→ Exercise details: Reproduce the top of the data verbatim, through and including the line that contains "MIRROR_GLASS = mirror_silver()".

→ Material provided:
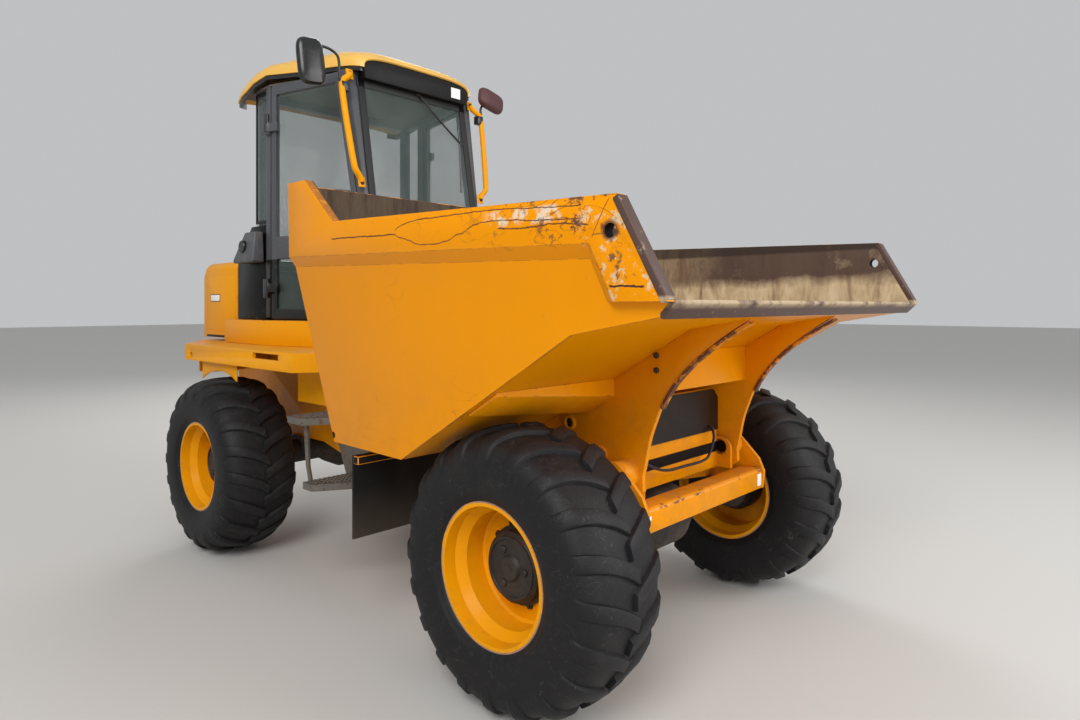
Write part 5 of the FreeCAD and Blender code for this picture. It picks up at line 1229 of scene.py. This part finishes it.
# for each side: finish, head's place, lean and size, then the arm's steps from its root and places
MIRRORS = {
    -1: (BLACK_MOULDING, (-1950, -835, 3178), 0, 1.06, ((0, 0, 0), (0, -45, 10), (0, -60, 50), (0, -60, 170)),
         ((-1990, -640, 3290), (-1980, -720, 3306), (-1985, -800, 3290), (-1985, -828, 3240))),
    1: (mirror_housing_aged(), (-1970, 705, 3255), 84, 0.95, ((0, 0, 0), (0, 45, 10), (0, 50, 50)),
        ((-1990, 612, 3180), (-1985, 640, 3220), (-1985, 690, 3245)))}
ARM_ROOT_Y, ARM_ROOT_Z, ARM_ROOT_OUT = 560, 3080, 30
MIRROR_GLASS = mirror_silver()


def mirror_head(finish):
    """A rounded housing with a silvered face behind it, upright, its middle at the origin."""
    steps = 40
    rings = []
    for depth, share in HEAD_RINGS:
        tall_share = share * 0.5 + 0.5 if share > 0.8 else share
        ring = []
        for i in range(steps):
            turn = 2 * math.pi * i / steps
            ring.append((depth * HEAD_DEEP, squarer(math.cos(turn), 0.55) * HEAD_HALF_WIDE * share,
                         squarer(math.sin(turn), 0.48) * HEAD_HALF_TALL * tall_share))
        rings.append(ring)
    shell = bmesh.new()
    rows = skin(shell, rings, closed=True)
    shell.faces.new(rows[-1])
    glass = shell.faces.new(list(reversed(rows[0])))
    bmesh.ops.recalc_face_normals(shell, faces=shell.faces)
    bmesh.ops.inset_individual(shell, faces=[glass], thickness=0.008)
    glass.material_index = 1
    return new_object("mirror_head", mesh_from(shell, "mirror_head", outward=False), finish, MIRROR_GLASS)


def mirrors():
    parts = []
    for side, (finish, place, lean, size, steps, places) in MIRRORS.items():
        head = mirror_head(finish)
        head.scale = (1.0, size, size)
        head.rotation_euler = (math.radians(lean - side * 4), math.radians(-4), math.radians(side * 6))
        head.location = front(*place)
        parts.append(settle(head, 40))
        root = on_screen(side * ARM_ROOT_Y, ARM_ROOT_Z, ARM_ROOT_OUT)
        route = [root + Vector(step) / 1000 for step in steps] + [front(*point) for point in places]
        parts.append(bar("mirror_arm", route, 0.009, BLACK_MOULDING, 8))
        clamp_x = screen_x(ARM_ROOT_Z, ARM_ROOT_OUT)
        clamp = oblong(clamp_x - 24, clamp_x + 24, ARM_ROOT_Z - 32, ARM_ROOT_Z + 32)
        parts.append(side_plate("mirror_clamp", clamp, 556, 612, BLACK_MOULDING, 0.006, side=side))
    hold(joined("mirrors_dressed", *parts), "rear_chassis", "mirrors")


mirrors()

# Grab rails: bent tubes with flattened ends, bolted to the front posts

# the tube's line as y, z and how far it stands ahead of the windscreen's plane
RAIL = [(524, 3185, 16), (540, 3160, 22), (596, 3125, 33), (606, 3070, 33), (592, 2810, 33), (573, 2575, 33),
        (564, 2530, 33), (524, 2492, 20), (516, 2462, 16)]
# the flattened ends as y, z0, z1 and the bolt's height
RAIL_FEET = ((524, 3150, 3218, 3192), (515, 2428, 2496, 2454))
FOOT_HALF = 26


def grab_rails():
    rails = []
    for side in (1, -1):
        route = [on_screen(side * y, z, out) for y, z, out in RAIL]
        rails.append(bar("grab_rail", route, 0.0205, CAB_YELLOW, 10))
        for y, z0, z1, bolt_z in RAIL_FEET:
            rails.append(side_plate("rail_foot", along_screen(z0, z1, 10, 19), y - FOOT_HALF, y + FOOT_HALF,
                                    CAB_YELLOW, 0.004, 3, side))
            rails.append(turned("rail_bolt", nut_profile(0.022, 0.010), FASTENER,
                                on_screen(side * y, bolt_z, 18), 6, "Z", FACING_SCREEN))
    hold(joined("grab_rails_dressed", *rails), "rear_chassis", "grab_rails")


grab_rails()

# Hinge covers on the middle posts

HINGE_HEIGHTS = ((1717, 1856), (2881, 3026))


def hinge_covers():
    covers = []
    for side in (1, -1):
        for z0, z1 in HINGE_HEIGHTS:
            outline = oblong(-2832, -2766, z0, z1)
            covers.append(side_plate("hinge_cover", outline, 700.5, 716, BLACK_MOULDING, 0.007, 3, side))
    hold(joined("hinge_covers", *covers), "rear_chassis")


hinge_covers()

# Air cleaner: a tapered housing with a cap

POD_FOOT = [(-3118, -712), (-3118, -804), (-2812, -804), (-2812, -712)]
POD_TOP = [(-2985, -712), (-2985, -776), (-2826, -776), (-2826, -712)]
POD_CAP = [(0.0, 0.045), (-0.020, 0.045), (-0.026, 0.040), (-0.026, 0.0)]


def air_cleaner():
    stations = ((POD_FOOT, 1972), (POD_FOOT, 1995), (POD_TOP, 2192))
    rings = [[front(x, y, z) for x, y in outline] for outline, z in stations]
    housing = new_object("pod_housing", loft_mesh("pod_housing", rings, closed=True), POD_MOULDING)
    rounded(housing, 0.014, 3, 25)
    cap = turned("pod_cap", POD_CAP, BLACK_MOULDING, front(-2972, -784, 2088))
    hold(joined("air_cleaner_dressed", settle(housing), cap), "rear_chassis", "air_cleaner")


air_cleaner()

# Seat: cushion and back rest, sewn in panels over a moulded base

CUSHION_LOW, CUSHION_HIGH = front(-2735, -232, 1842), front(-2262, 232, 1944)
BACK_REST_HALF = Vector((0.30, 0.222, 0.045))
SEAMS = (-0.5, 0.5)
CROWN = 0.012
SEAM_DEEP = 0.006
CUTS = (12, 12, 5)
SEAT_BASE = [(-2705, 1560.3), (-2330, 1560.3), (-2300, 1840), (-2735, 1840)]


def padded_block(name, low, high):
    """A cushion: a closed form whose broad faces swell between its edges and dip at its seams."""
    shell = bmesh.new()
    grid = {}
    size, centre = (high - low) / 2, (high + low) / 2

    def vert(*key):
        if key not in grid:
            u, v, w = (2 * at / cuts - 1 for at, cuts in zip(key, CUTS))
            swell = (1 - u ** 4) * (1 - v ** 4)
            pull = 1 - 0.06 * w * w
            groove = sum(math.exp(-((v - seam) / 0.05) ** 2) for seam in SEAMS)
            x = centre[0] + size[0] * u * (pull + 0.03 * (1 - v * v))
            y = centre[1] + size[1] * v * (pull + 0.03 * (1 - u * u))
            z = centre[2] + size[2] * w
            if abs(w) > 0.99:
                z += math.copysign(CROWN * swell, w)
            if w > 0.99:
                z -= SEAM_DEEP * groove
            grid[key] = shell.verts.new((x, y, z))
        return grid[key]

    ni, nj, nk = CUTS
    for i in range(ni):
        for j in range(nj):
            for k in (0, nk):
                shell.faces.new((vert(i, j, k), vert(i + 1, j, k), vert(i + 1, j + 1, k), vert(i, j + 1, k)))
    for k in range(nk):
        for i in range(ni):
            for j in (0, nj):
                shell.faces.new((vert(i, j, k), vert(i + 1, j, k), vert(i + 1, j, k + 1), vert(i, j, k + 1)))
        for j in range(nj):
            for i in (0, ni):
                shell.faces.new((vert(i, j, k), vert(i, j + 1, k), vert(i, j + 1, k + 1), vert(i, j, k + 1)))
    obj = new_object(name, mesh_from(shell, name), CLOTH)
    soft = obj.modifiers.new("soft", "SUBSURF")
    soft.levels = soft.render_levels = 2
    return obj


def seat():
    cushion = settle(padded_block("seat_cushion", CUSHION_LOW, CUSHION_HIGH), 60)
    hold(cushion, "rear_chassis", "seat")
    rest = padded_block("seat_back_rest", -BACK_REST_HALF, BACK_REST_HALF)
    rest.rotation_euler = (0.0, math.radians(-98), 0.0)
    rest.location = front(-2722, 0, 2252)
    rest = settle(rest, 60)
    hold(rest, "rear_chassis")
    base = side_plate("seat_base", SEAT_BASE, -185, 185, BLACK_MOULDING, 0.015, 3)
    hold(base, "rear_chassis")


seat()

# Bonnet: on each side a raised panel, a blank plate in a dark border, and a slot under the panel's foot

BONNET_X = -3860
# outline, inner and outer place, finish and ease
BONNET_TRIM = (
    ([(BONNET_X, 1470), (-3330, 1470), (-3330, 1895), (BONNET_X + 40, 1895), (BONNET_X, 1850)],
     689.5, 693.5, CAB_YELLOW, 0.0025),
    (oblong(BONNET_X + 94, BONNET_X + 266, 1694, 1754), 693.0, 695.0, SEAL, 0.001),
    (oblong(BONNET_X + 100, BONNET_X + 260, 1700, 1748), 694.5, 696.0, CLEAN, 0.0005),
    (oblong(BONNET_X + 10, BONNET_X + 340, 1414, 1432), 688.0, 691.5, SEAL, 0.002))


def bonnet_side_trim():
    trim = [side_plate("bonnet_trim", *plate, side=side) for side in (1, -1) for plate in BONNET_TRIM]
    hold(joined("bonnet_side_trim", *trim), "bonnet")


bonnet_side_trim()

# Treads: raised grip holes in rows, each row ending short of the tread's slanting front edge

GRIP = [(0.0, 0.0085), (0.0042, 0.0070), (0.0042, 0.0052), (0.0, 0.0046)]
GRIP_PITCH = 30
ROW_PITCH = 29
ROWS = 9
FIRST_ROW = 815
# a tread's height, its back row's x, its front edge's x at y 800, and the edge's slant
TREADS = ((680.5, -1580, -1345, 0.579), (1030.5, -1752, -1461, 0.589))


def tread_grips():
    grips = []
    for side in (1, -1):
        for z, x_back, x_front, slant in TREADS:
            for row in range(ROWS):
                across = FIRST_ROW + row * ROW_PITCH
                reach = x_front - (across - 800) * slant
                count = int((reach - 12 - x_back) / GRIP_PITCH) + 1
                grips.append(repeated("grips", turned_mesh("grip", GRIP, 10, "Z"), STEP, max(count, 1),
                                      front(x_back, side * across, z), shift=(GRIP_PITCH / 1000, 0.0, 0.0)))
    hold(joined("tread_grips", *grips), "rear_chassis")


tread_grips()

# Ribs under the skip: tube bosses, and a folded strip and two bolts on each front edge

BOSS_RADIUS = 0.030
TUBE_BOSS = [(0.0, BOSS_RADIUS + 0.007), (0.010, BOSS_RADIUS + 0.007), (0.013, BOSS_RADIUS + 0.003),
             (0.013, BOSS_RADIUS - 0.006), (0.001, BOSS_RADIUS - 0.008)]
BOSS_PLUG = [(0.0, 0.0), (0.0015, 0.0), (0.0015, BOSS_RADIUS - 0.006), (0.0, BOSS_RADIUS - 0.006)]
BOSSES = ((-170, 1098), (19, 973))
RIB_FACE = 455.2
# the strip's section: how far it stands out of the edge, and y
STRIP_SECTION = ((5, 427), (5, 440), (2, 441), (2, 444), (5, 445), (5, 458), (-9, 458), (-9, 427))
STRIP_FOOT, STRIP_STEP, STRIP_STATIONS = 1215, 16, 25
BOLT_X, BOLT_HEIGHTS = 330, (1447, 1382)


def rib_bosses():
    bosses = []
    for side in (1, -1):
        outward = (0.0, 0.0, 0.0 if side > 0 else math.pi)
        for x, z in BOSSES:
            place = front(x, side * RIB_FACE, z)
            bosses.append(turned("rib_boss", TUBE_BOSS, BODY, place, 32, turn=outward))
            bosses.append(turned("boss_plug", BOSS_PLUG, SEAL, place, 24, turn=outward))
    hold(joined("rib_bosses", *bosses), "skip")


def rib_edge_strips():
    strips = []
    for side in (1, -1):
        rings = []
        for station in range(STRIP_STATIONS):
            z = STRIP_FOOT + station * STRIP_STEP
            x = RIB_ARC_X - math.sqrt(RIB_ARC_RADIUS ** 2 - (z - RIB_ARC_Z) ** 2) - drawn_back(z)
            rings.append([front(x + out * 0.80, side * y, z - out * 0.60) for out, y in STRIP_SECTION])
        edge = new_object("rib_edge", loft_mesh("rib_edge", rings, closed=True), EDGE_HARD)
        strips.append(settle(edge, 40))
        outward = (0.0 if side > 0 else math.pi, 0.0, 0.0)
        for height in BOLT_HEIGHTS:
            strips.append(turned("rib_bolt", nut_profile(0.024, 0.012), FASTENER,
                                 front(BOLT_X, side * (RIB_FACE - 0.4), height), 6, turn=outward))
    hold(joined("rib_edge_strips", *strips), "skip")


rib_bosses()
rib_edge_strips()

# Front frame: blank plates on the crossbar, and a steel pipe clipped across the tower

BAR_PLATES = ((486, 530, 698, 762), (-534, -516, 738, 757))
PIPE = [(150, 301, 1030), (200, 301, 1009), (200, 243, 891), (200, 186, 861), (200, -30, 868),
        (200, -196, 869), (200, -381, 943), (150, -381, 965)]
PIPE_RADIUS = 0.007

plates = [front_plate("blank_plate", oblong(*plate), 342.5, 344.5, CLEAN, 0.0008) for plate in BAR_PLATES]
hold(joined("crossbar_plates", *plates), "front_chassis")
pipe = bar("tower_pipe", [front(*point) for point in PIPE], PIPE_RADIUS, SEAL, 8)
hold(pipe, "front_chassis")

# Floor, light and the close

FLOOR_REACH = 60.0
LAMP_WIDE = 6.0
# name, place, aim, width and watts
LAMPS = (("key", (5.5, -8.5, 8.0), (0.3, 0.0, 1.2), LAMP_WIDE, 880),
         ("fill", (9.0, 4.0, 5.0), (0.5, 0.0, 1.0), LAMP_WIDE, 420),
         ("low", (8.0, -2.0, 1.2), (1.6, -0.2, 1.3), 3.5, 95),
         ("back", (-8.0, 6.0, 7.0), (-0.5, 0.0, 1.5), LAMP_WIDE, 420))

floor_mesh = bpy.data.meshes.new("floor")
floor_corners = [(x * FLOOR_REACH, y * FLOOR_REACH, 0) for x, y in ((-1, -1), (1, -1), (1, 1), (-1, 1))]
floor_mesh.from_pydata(floor_corners, [], [(0, 1, 2, 3)])
floor = new_object("floor", floor_mesh, Finish("pale_floor", srgb(198, 196, 192), 0.85).done())

world = bpy.data.worlds.new("studio")
bpy.context.scene.world = world
world.use_nodes = True
sky = world.node_tree.nodes["Background"]
sky.inputs["Color"].default_value = srgb(236, 238, 240)
sky.inputs["Strength"].default_value = 0.62

for name, place, aim, width, watts in LAMPS:
    light = bpy.data.lights.new(name, "AREA")
    light.shape = "DISK"
    light.size = width
    light.energy = watts
    lamp = new_object(name, light)
    lamp.location = place
    lamp.rotation_mode = "QUATERNION"
    lamp.rotation_quaternion = (Vector(aim) - Vector(place)).to_track_quat("-Z", "Y")
bpy.context.scene.view_settings.view_transform = "Standard"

→ Complete answer:
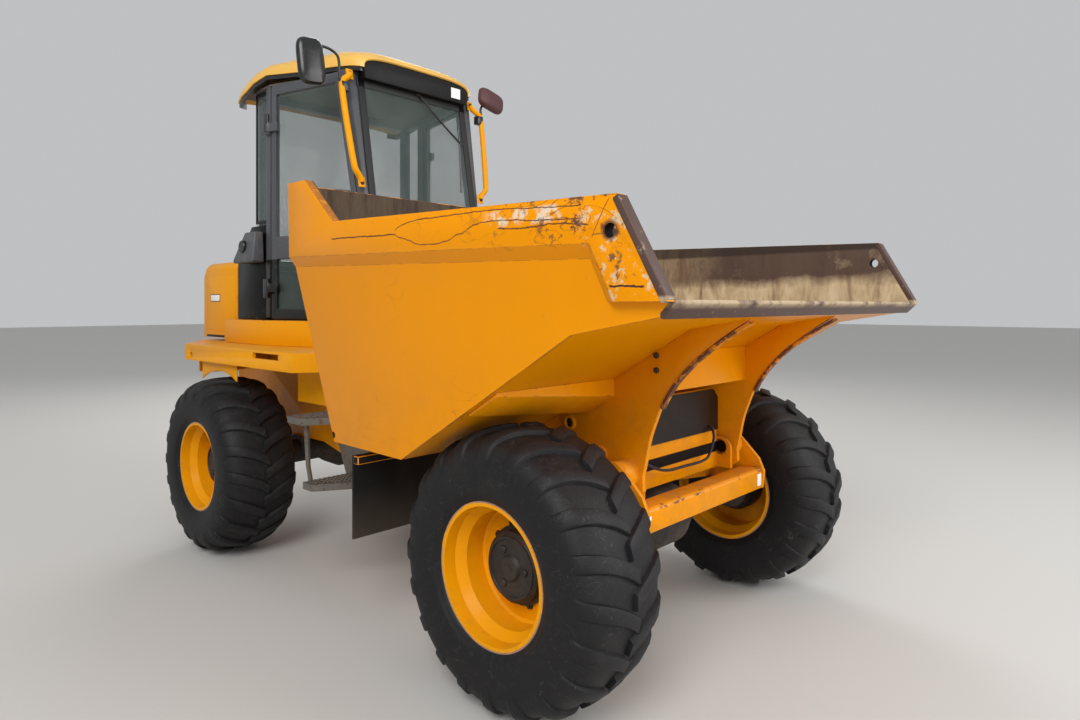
Write part 5 of the FreeCAD and Blender code for this picture. It picks up at line 1229 of scene.py. This part finishes it.
# for each side: finish, head's place, lean and size, then the arm's steps from its root and places
MIRRORS = {
    -1: (BLACK_MOULDING, (-1950, -835, 3178), 0, 1.06, ((0, 0, 0), (0, -45, 10), (0, -60, 50), (0, -60, 170)),
         ((-1990, -640, 3290), (-1980, -720, 3306), (-1985, -800, 3290), (-1985, -828, 3240))),
    1: (mirror_housing_aged(), (-1970, 705, 3255), 84, 0.95, ((0, 0, 0), (0, 45, 10), (0, 50, 50)),
        ((-1990, 612, 3180), (-1985, 640, 3220), (-1985, 690, 3245)))}
ARM_ROOT_Y, ARM_ROOT_Z, ARM_ROOT_OUT = 560, 3080, 30
MIRROR_GLASS = mirror_silver()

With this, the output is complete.